◆ Written task
Count how many lines of the data below contain the string "image"; the reply should be that number alone.

◆ Entries supplied
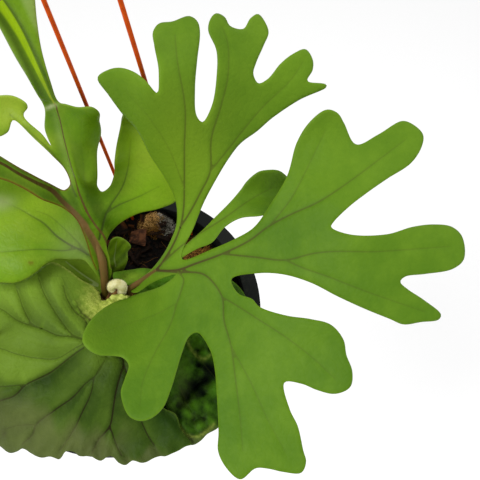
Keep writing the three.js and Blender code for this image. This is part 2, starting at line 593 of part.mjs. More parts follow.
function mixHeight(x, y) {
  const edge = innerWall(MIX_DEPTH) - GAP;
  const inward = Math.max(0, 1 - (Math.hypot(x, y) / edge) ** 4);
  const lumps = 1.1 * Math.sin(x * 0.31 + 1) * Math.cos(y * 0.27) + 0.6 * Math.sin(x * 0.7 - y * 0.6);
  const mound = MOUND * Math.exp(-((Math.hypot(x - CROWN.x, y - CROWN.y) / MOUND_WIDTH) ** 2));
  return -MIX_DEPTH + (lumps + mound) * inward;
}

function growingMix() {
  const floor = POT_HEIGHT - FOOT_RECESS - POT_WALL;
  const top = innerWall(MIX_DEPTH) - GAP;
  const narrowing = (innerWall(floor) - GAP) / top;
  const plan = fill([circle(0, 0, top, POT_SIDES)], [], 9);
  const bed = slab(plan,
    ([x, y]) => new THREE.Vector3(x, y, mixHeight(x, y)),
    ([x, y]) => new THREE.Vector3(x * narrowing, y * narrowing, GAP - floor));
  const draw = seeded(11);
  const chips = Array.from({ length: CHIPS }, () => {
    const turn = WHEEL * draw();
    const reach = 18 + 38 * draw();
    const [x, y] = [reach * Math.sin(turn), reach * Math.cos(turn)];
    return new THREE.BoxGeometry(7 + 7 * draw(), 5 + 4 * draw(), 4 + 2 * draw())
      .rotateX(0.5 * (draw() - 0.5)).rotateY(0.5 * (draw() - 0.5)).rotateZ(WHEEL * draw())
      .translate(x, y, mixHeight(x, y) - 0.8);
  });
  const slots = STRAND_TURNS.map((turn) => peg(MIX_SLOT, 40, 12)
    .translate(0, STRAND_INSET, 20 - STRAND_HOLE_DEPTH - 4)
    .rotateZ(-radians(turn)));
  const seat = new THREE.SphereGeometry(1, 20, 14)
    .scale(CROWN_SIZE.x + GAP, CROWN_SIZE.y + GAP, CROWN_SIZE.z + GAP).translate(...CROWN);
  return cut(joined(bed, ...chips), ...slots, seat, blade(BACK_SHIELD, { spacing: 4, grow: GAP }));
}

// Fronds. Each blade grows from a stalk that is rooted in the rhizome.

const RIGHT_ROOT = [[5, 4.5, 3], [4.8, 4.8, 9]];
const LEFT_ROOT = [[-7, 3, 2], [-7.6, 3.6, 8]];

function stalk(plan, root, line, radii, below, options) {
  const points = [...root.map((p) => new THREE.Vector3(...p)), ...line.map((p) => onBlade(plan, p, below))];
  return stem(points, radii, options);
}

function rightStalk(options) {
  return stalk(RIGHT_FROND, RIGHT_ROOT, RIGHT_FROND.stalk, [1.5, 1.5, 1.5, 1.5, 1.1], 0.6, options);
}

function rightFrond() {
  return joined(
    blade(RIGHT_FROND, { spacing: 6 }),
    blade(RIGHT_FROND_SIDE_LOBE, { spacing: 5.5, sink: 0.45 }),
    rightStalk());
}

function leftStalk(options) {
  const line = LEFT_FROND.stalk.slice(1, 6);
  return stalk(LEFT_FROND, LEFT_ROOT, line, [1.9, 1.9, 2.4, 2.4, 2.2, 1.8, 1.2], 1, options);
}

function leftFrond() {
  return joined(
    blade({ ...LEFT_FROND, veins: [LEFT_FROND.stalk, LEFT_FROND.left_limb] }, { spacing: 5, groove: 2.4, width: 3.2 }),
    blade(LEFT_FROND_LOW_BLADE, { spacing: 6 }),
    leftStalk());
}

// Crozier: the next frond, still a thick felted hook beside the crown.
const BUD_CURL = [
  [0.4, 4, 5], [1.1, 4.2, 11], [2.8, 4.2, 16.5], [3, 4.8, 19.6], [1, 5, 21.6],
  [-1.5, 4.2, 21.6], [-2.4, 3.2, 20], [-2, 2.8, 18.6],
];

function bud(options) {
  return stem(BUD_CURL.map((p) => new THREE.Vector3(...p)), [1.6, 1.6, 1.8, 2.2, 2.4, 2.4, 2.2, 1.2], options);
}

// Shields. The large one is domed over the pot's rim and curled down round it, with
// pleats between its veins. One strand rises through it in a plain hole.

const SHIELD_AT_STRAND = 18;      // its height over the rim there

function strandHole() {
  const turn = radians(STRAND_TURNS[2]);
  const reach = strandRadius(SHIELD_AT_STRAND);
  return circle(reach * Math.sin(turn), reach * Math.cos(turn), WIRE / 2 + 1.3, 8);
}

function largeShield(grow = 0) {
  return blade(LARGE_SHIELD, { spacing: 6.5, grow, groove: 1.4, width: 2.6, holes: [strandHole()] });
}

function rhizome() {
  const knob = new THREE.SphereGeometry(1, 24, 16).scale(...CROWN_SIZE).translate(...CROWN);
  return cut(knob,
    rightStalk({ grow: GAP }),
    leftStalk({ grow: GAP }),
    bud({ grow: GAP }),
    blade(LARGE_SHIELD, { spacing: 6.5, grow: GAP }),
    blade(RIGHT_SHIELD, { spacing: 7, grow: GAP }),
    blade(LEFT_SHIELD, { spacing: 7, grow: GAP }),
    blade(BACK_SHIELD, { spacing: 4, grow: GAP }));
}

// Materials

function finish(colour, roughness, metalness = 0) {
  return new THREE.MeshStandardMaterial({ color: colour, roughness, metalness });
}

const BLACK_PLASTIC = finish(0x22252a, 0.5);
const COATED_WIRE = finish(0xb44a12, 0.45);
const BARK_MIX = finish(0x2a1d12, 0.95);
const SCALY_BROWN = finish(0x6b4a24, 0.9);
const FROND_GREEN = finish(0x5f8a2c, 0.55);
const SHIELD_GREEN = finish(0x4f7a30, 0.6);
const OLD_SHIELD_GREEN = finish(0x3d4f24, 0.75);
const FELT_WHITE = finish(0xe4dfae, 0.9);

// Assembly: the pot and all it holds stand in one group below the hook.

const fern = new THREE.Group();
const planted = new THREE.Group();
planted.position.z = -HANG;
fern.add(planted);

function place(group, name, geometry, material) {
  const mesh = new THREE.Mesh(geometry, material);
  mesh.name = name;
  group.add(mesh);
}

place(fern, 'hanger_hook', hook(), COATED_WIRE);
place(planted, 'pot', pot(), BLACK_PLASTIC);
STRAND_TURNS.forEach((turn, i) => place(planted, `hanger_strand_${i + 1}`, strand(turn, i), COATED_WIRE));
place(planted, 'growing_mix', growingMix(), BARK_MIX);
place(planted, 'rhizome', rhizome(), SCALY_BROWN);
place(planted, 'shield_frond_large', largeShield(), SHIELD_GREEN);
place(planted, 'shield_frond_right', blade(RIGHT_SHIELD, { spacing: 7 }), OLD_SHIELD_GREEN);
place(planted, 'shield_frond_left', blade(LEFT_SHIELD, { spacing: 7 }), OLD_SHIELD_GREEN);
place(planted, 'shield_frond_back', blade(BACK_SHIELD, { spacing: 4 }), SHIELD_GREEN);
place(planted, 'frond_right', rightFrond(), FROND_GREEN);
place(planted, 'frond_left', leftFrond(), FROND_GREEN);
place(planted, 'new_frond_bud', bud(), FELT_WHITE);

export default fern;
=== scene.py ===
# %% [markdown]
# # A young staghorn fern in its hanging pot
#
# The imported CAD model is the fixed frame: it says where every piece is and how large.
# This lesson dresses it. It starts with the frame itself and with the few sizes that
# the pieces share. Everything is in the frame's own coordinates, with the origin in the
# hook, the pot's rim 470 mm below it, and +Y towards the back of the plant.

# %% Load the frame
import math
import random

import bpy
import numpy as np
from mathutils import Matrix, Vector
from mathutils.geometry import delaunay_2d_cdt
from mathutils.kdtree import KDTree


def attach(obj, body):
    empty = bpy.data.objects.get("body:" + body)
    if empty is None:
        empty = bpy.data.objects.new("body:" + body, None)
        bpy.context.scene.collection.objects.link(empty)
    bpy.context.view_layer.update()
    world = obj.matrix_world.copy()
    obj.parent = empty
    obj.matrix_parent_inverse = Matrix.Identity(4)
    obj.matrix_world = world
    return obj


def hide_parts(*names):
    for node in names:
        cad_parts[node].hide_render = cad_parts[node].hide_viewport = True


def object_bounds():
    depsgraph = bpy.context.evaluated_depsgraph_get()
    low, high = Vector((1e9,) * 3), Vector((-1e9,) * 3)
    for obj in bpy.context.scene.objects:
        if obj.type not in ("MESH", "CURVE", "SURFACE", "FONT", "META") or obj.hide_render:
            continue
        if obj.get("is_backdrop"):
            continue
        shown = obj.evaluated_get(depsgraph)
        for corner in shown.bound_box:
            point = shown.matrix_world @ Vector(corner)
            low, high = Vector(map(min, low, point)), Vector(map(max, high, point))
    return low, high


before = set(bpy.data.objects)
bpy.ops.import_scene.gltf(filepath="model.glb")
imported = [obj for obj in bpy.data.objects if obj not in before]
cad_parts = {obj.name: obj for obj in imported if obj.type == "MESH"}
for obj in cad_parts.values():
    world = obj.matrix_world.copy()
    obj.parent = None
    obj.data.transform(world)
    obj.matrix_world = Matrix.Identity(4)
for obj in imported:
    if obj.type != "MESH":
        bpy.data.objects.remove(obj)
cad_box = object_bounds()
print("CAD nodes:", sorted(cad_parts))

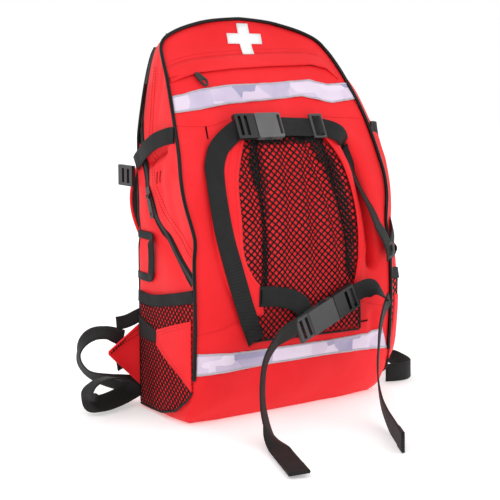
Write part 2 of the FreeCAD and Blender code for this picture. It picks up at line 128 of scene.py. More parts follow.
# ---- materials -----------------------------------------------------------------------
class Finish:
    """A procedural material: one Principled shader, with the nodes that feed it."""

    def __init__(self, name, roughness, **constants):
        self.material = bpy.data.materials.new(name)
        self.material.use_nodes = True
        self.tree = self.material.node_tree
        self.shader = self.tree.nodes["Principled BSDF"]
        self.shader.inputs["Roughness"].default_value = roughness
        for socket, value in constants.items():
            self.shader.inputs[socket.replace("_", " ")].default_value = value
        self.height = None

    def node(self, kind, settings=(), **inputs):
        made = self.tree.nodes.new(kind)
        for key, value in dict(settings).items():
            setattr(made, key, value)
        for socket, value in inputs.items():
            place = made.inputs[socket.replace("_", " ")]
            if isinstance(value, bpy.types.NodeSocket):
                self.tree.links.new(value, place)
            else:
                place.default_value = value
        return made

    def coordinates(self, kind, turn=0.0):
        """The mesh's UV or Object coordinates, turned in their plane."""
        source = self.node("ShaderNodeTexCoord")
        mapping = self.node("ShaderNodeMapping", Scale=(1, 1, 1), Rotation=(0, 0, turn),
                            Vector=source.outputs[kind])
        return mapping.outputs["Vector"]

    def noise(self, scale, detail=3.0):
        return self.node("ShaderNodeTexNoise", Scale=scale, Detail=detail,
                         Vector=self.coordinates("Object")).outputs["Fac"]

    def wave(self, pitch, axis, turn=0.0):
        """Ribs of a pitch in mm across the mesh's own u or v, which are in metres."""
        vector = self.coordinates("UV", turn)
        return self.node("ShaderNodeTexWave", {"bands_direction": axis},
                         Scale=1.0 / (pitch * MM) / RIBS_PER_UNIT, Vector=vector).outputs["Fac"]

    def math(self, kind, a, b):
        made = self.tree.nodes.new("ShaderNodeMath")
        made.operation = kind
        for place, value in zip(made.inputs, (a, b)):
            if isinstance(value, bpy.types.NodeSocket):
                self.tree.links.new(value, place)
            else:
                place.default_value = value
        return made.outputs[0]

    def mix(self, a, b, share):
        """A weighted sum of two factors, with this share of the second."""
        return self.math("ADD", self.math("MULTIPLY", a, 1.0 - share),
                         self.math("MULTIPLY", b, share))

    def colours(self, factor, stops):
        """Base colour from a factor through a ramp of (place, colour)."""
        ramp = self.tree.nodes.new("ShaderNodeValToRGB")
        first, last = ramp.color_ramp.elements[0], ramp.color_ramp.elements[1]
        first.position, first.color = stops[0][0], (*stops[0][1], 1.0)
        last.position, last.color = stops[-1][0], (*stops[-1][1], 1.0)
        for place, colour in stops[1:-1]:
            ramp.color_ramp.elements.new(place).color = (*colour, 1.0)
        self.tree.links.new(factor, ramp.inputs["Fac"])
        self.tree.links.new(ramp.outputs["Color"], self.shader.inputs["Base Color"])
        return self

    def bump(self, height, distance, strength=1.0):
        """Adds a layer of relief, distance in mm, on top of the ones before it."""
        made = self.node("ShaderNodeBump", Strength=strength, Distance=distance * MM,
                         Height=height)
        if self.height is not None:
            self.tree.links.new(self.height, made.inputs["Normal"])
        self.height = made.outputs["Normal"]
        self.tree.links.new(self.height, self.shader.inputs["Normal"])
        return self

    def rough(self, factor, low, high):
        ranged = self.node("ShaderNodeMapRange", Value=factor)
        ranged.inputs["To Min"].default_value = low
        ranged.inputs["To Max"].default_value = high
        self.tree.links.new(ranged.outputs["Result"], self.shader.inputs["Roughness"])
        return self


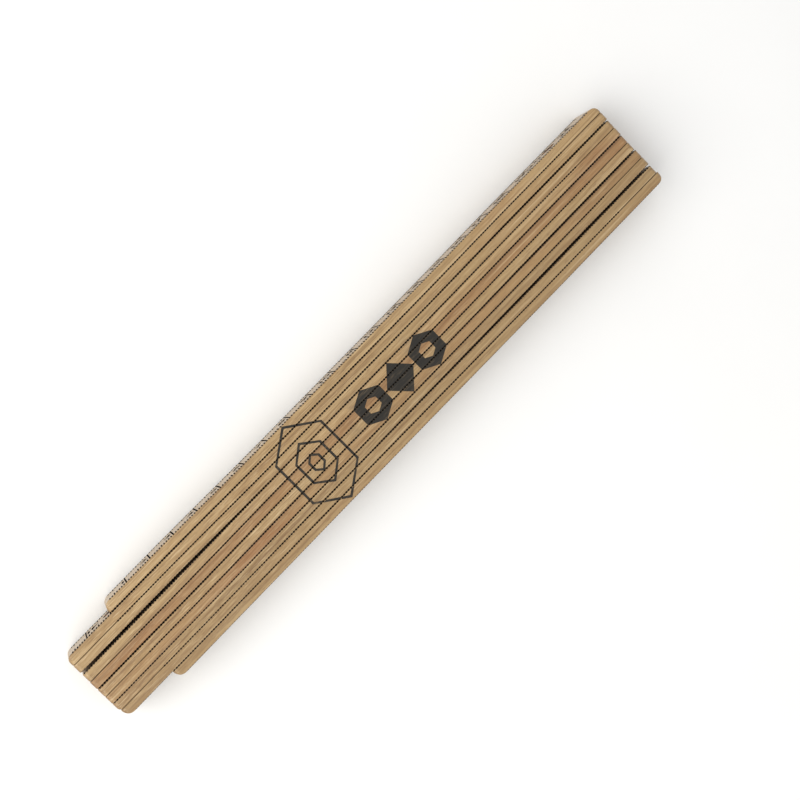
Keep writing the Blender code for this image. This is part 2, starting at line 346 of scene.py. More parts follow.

◆ Task result
2